— Start —
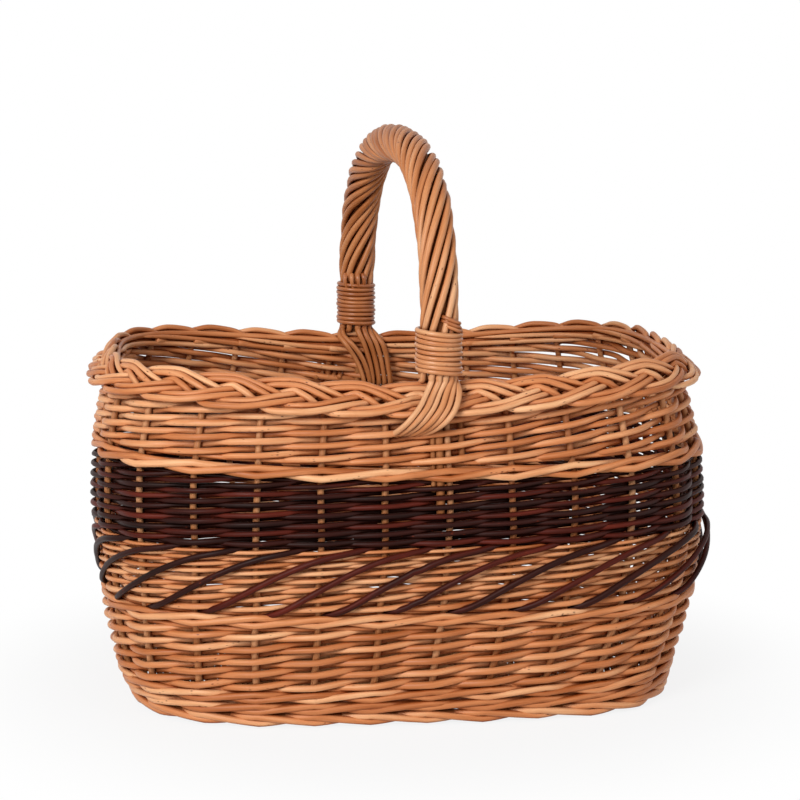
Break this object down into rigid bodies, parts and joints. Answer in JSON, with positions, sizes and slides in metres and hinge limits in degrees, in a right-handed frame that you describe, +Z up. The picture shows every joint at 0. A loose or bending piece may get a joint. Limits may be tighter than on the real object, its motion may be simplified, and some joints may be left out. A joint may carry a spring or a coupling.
{
  "type": "foraging basket",
  "caption": "Oblong woven willow basket for gathering mushrooms, with a dark woven band, slanting rods, a plaited border and a fixed twisted bow handle across its middle.",
  "frame": {"origin": "middle of the foot, on the surface that the basket stands on", "axes": "+Z up, X along the basket's length, -Y its front long side; the handle crosses the short way"},
  "size_m": [0.4288, 0.3186, 0.3841],
  "materials": {
    "peeled_stake": "satin",
    "buff_willow": "satin",
    "dark_willow": "satin",
    "inner_willow": "matte",
    "binding_rod": "satin"
  },
  "bodies": {
    "root": {"stake_01": "peeled_stake", "stake_02": "peeled_stake", "stake_03": "peeled_stake", "stake_04": "peeled_stake", "stake_05": "peeled_stake", "stake_06": "peeled_stake", "stake_07": "peeled_stake", "stake_08": "peeled_stake", "stake_09": "peeled_stake", "stake_10": "peeled_stake", "stake_11": "peeled_stake", "stake_12": "peeled_stake", "stake_13": "peeled_stake", "stake_14": "peeled_stake", "stake_15": "peeled_stake", "stake_16": "peeled_stake", "stake_17": "peeled_stake", "stake_18": "peeled_stake", "stake_19": "peeled_stake", "stake_20": "peeled_stake", "stake_21": "peeled_stake", "stake_22": "peeled_stake", "stake_23": "peeled_stake", "stake_24": "peeled_stake", "stake_25": "peeled_stake", "stake_26": "peeled_stake", "stake_27": "peeled_stake", "stake_28": "peeled_stake", "stake_29": "peeled_stake", "stake_30": "peeled_stake", "stake_31": "peeled_stake", "handle_rod_1": "buff_willow", "handle_rod_2": "buff_willow", "handle_rod_3": "buff_willow", "handle_rod_4": "buff_willow", "handle_rod_5": "buff_willow", "handle_rod_6": "buff_willow", "handle_rod_7": "buff_willow", "handle_rod_8": "buff_willow", "upsett_wale": "buff_willow", "lower_siding": "buff_willow", "middle_wale": "buff_willow", "fine_siding": "buff_willow", "upper_wale": "buff_willow", "upper_siding": "buff_willow", "foot_ring": "buff_willow", "border": "buff_willow", "dark_siding": "dark_willow", "handle_bow": "inner_willow", "base_weave": "inner_willow", "base_sticks": "inner_willow", "near_binding": "binding_rod", "far_binding": "binding_rod"}
  },
  "joints": []
}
— End —
### What you should do
Print the whole listing again, exactly.

### Exercise answer
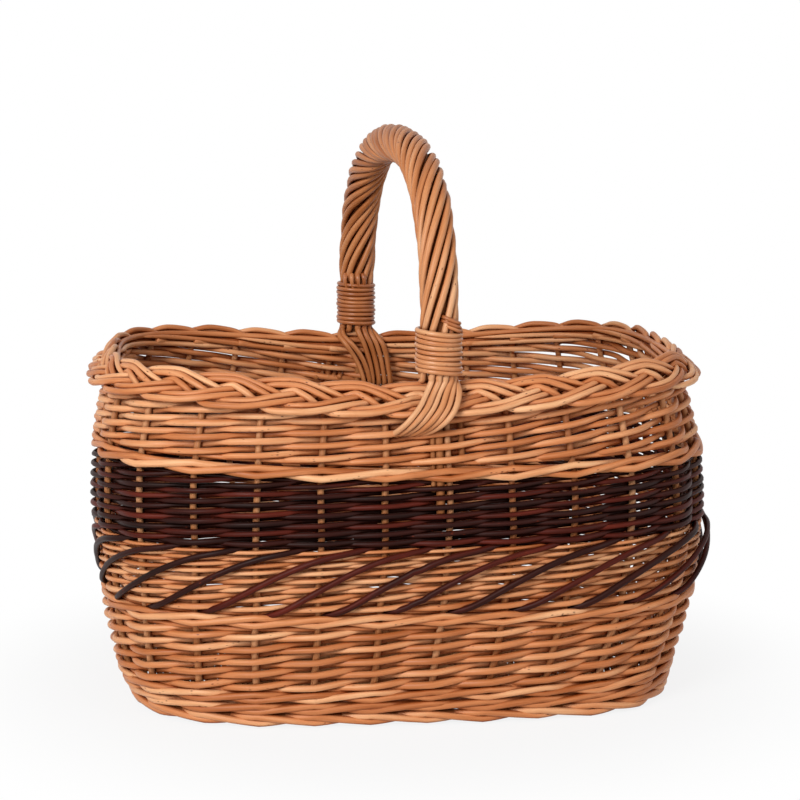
Break this object down into rigid bodies, parts and joints. Answer in JSON, with positions, sizes and slides in metres and hinge limits in degrees, in a right-handed frame that you describe, +Z up. The picture shows every joint at 0. A loose or bending piece may get a joint. Limits may be tighter than on the real object, its motion may be simplified, and some joints may be left out. A joint may carry a spring or a coupling.
{
  "type": "foraging basket",
  "caption": "Oblong woven willow basket for gathering mushrooms, with a dark woven band, slanting rods, a plaited border and a fixed twisted bow handle across its middle.",
  "frame": {"origin": "middle of the foot, on the surface that the basket stands on", "axes": "+Z up, X along the basket's length, -Y its front long side; the handle crosses the short way"},
  "size_m": [0.4288, 0.3186, 0.3841],
  "materials": {
    "peeled_stake": "satin",
    "buff_willow": "satin",
    "dark_willow": "satin",
    "inner_willow": "matte",
    "binding_rod": "satin"
  },
  "bodies": {
    "root": {"stake_01": "peeled_stake", "stake_02": "peeled_stake", "stake_03": "peeled_stake", "stake_04": "peeled_stake", "stake_05": "peeled_stake", "stake_06": "peeled_stake", "stake_07": "peeled_stake", "stake_08": "peeled_stake", "stake_09": "peeled_stake", "stake_10": "peeled_stake", "stake_11": "peeled_stake", "stake_12": "peeled_stake", "stake_13": "peeled_stake", "stake_14": "peeled_stake", "stake_15": "peeled_stake", "stake_16": "peeled_stake", "stake_17": "peeled_stake", "stake_18": "peeled_stake", "stake_19": "peeled_stake", "stake_20": "peeled_stake", "stake_21": "peeled_stake", "stake_22": "peeled_stake", "stake_23": "peeled_stake", "stake_24": "peeled_stake", "stake_25": "peeled_stake", "stake_26": "peeled_stake", "stake_27": "peeled_stake", "stake_28": "peeled_stake", "stake_29": "peeled_stake", "stake_30": "peeled_stake", "stake_31": "peeled_stake", "handle_rod_1": "buff_willow", "handle_rod_2": "buff_willow", "handle_rod_3": "buff_willow", "handle_rod_4": "buff_willow", "handle_rod_5": "buff_willow", "handle_rod_6": "buff_willow", "handle_rod_7": "buff_willow", "handle_rod_8": "buff_willow", "upsett_wale": "buff_willow", "lower_siding": "buff_willow", "middle_wale": "buff_willow", "fine_siding": "buff_willow", "upper_wale": "buff_willow", "upper_siding": "buff_willow", "foot_ring": "buff_willow", "border": "buff_willow", "dark_siding": "dark_willow", "handle_bow": "inner_willow", "base_weave": "inner_willow", "base_sticks": "inner_willow", "near_binding": "binding_rod", "far_binding": "binding_rod"}
  },
  "joints": []
}